Monkeys, deer, wild boar — each skull is cleaned, tended, and often adorned. Deer and boar skulls may be decorated with small wooden carvings or beads, transforming them into attractive toys for the souls of the animals. These decorations invite their wandering spirits to linger and remain connected to the uma.
 
All game skulls face outward.
They “show themselves” to the living animals in the forest, demonstrating that life in this uma is abundant and respectful. Before hunts, shamans address these skulls, asking the souls of past animals to help call their living kin closer — not as coercion, but as part of the reciprocal relationship between humans and the forest.
 
For the Mentawai, the uma is a place where every relationship is acknowledged — human, animal, ancestral, and spiritual. The skulls are not trophies; they are witnesses. They speak of meals shared, rituals completed, balance restored, and of the ongoing dialogue between people and the living landscape that sustains them.
 
Together, these skulls form a silent archive — a memory of the forest inside the house, reminding all who enter that harmony between worlds is the foundation of Mentawai life.

Umat Simagere

Wooden Carvings — Toys for the Souls

Among the Mentawai, carving umat simagere — small wooden figures — is an act of care for the soul. These carvings, most often shaped as birds but sometimes as fish or human forms, are created during major ceremonies, especially those surrounding a shaman’s initiation.
They are not decorations.
They are invitations.
 
In Mentawai belief, illness often arises when a person’s soul drifts away.

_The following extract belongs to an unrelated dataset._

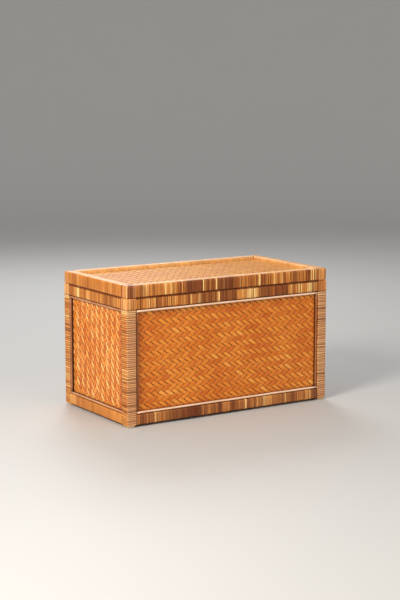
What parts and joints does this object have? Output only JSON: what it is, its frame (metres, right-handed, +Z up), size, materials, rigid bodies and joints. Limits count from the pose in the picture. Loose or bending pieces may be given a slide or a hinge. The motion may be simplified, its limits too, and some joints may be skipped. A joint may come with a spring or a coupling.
{
  "type": "wicker storage trunk",
  "caption": "Rectangular storage trunk with a cane-wrapped wooden frame, woven cane panels in the sides and lid, round cane beads, stub feet and a hinged lid.",
  "frame": {"origin": "on the floor under the middle of the trunk", "axes": "+X along the trunk's length, -Y out of its front, +Z up"},
  "size_m": [0.87, 0.468, 0.505],
  "materials": {
    "frame_wood": "planed softwood",
    "plywood": "thin plywood, matt",
    "foot_wood": "worn wood",
    "rail_cane": "wrapped peel cane, aged satin",
    "post_cane": "fine wrapped cane, satin",
    "cane_corner": "peel cane strips, satin",
    "cane_bead": "round-fronted cane bead, satin",
    "woven_cane": "woven flat cane, aged satin",
    "brass": "aged brass"
  },
  "bodies": {
    "body": {"post_front_left": "frame_wood", "post_front_right": "frame_wood", "post_back_left": "frame_wood", "post_back_right": "frame_wood", "post_wrap_front_left": "post_cane", "post_wrap_front_right": "post_cane", "post_wrap_back_left": "post_cane", "post_wrap_back_right": "post_cane", "post_caps": "cane_corner", "feet": "foot_wood", "top_rail_front": "frame_wood", "top_rail_back": "frame_wood", "top_rail_left": "frame_wood", "top_rail_right": "frame_wood", "top_rail_wrap_front": "rail_cane", "top_rail_wrap_back": "rail_cane", "top_rail_wrap_left": "rail_cane", "top_rail_wrap_right": "rail_cane", "bottom_rail_front": "frame_wood", "bottom_rail_back": "frame_wood", "bottom_rail_left": "frame_wood", "bottom_rail_right": "frame_wood", "bottom_rail_wrap_front": "rail_cane", "bottom_rail_wrap_back": "rail_cane", "bottom_rail_wrap_left": "rail_cane", "bottom_rail_wrap_right": "rail_cane", "board_front": "plywood", "board_back": "plywood", "board_left": "plywood", "board_right": "plywood", "floor_board": "plywood", "mat_front": "woven_cane", "mat_back": "woven_cane", "mat_left": "woven_cane", "mat_right": "woven_cane", "beads_front": "cane_bead", "beads_back": "cane_bead", "beads_left": "cane_bead", "beads_right": "cane_bead", "hinge_body_leaves": "brass", "hinge_pins": "brass", "hinge_body_screws": "brass"},
    "lid": {"lid_rail_front": "frame_wood", "lid_rail_back": "frame_wood", "lid_rail_left": "frame_wood", "lid_rail_right": "frame_wood", "lid_rail_wrap_front": "rail_cane", "lid_rail_wrap_back": "rail_cane", "lid_rail_wrap_left": "rail_cane", "lid_rail_wrap_right": "rail_cane", "lid_caps": "cane_corner", "lid_board": "plywood", "lid_mat": "woven_cane", "hinge_lid_leaves": "brass", "hinge_lid_screws": "brass"}
  },
  "joints": [
    {"name": "lid_hinge", "type": "hinge", "parent": "body", "child": "lid", "pos_m": [0, 0.2312, 0.459], "axis": [-1, 0, 0], "range_deg": [0, 97]}
  ]
}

To coax it back — or to keep it close during periods of ritual intensity — the kerei carve objects that the wandering soul will recognize as comforting and familiar, much like giving a child a toy to soothe and guide it home.
 
Using simple tools such as the balugui, shamans and elders shape these soft-wood figures with quick, practiced cuts. When finished, the toys are hung from the rafters of the uma, where they sway gently in the open air. Their movement, form, and presence call to the soul, reminding it of its place among kin.
 
During initiation ceremonies such as Alup, umat simagere play an even deeper role. They are placed above the entrance of the uma and suspended from tall bamboo poles along the river — signaling to spirits, ancestors, and wandering souls that a great ritual is underway and that all are welcome.
 
These small carvings hold an extraordinary tenderness.
They are humble, almost playful, yet they embody one of the deepest truths of Mentawai cosmology: that the soul is sensitive, curious, and in need of care — and that even a simple wooden bird can help maintain the balance between body, spirit, and the unseen.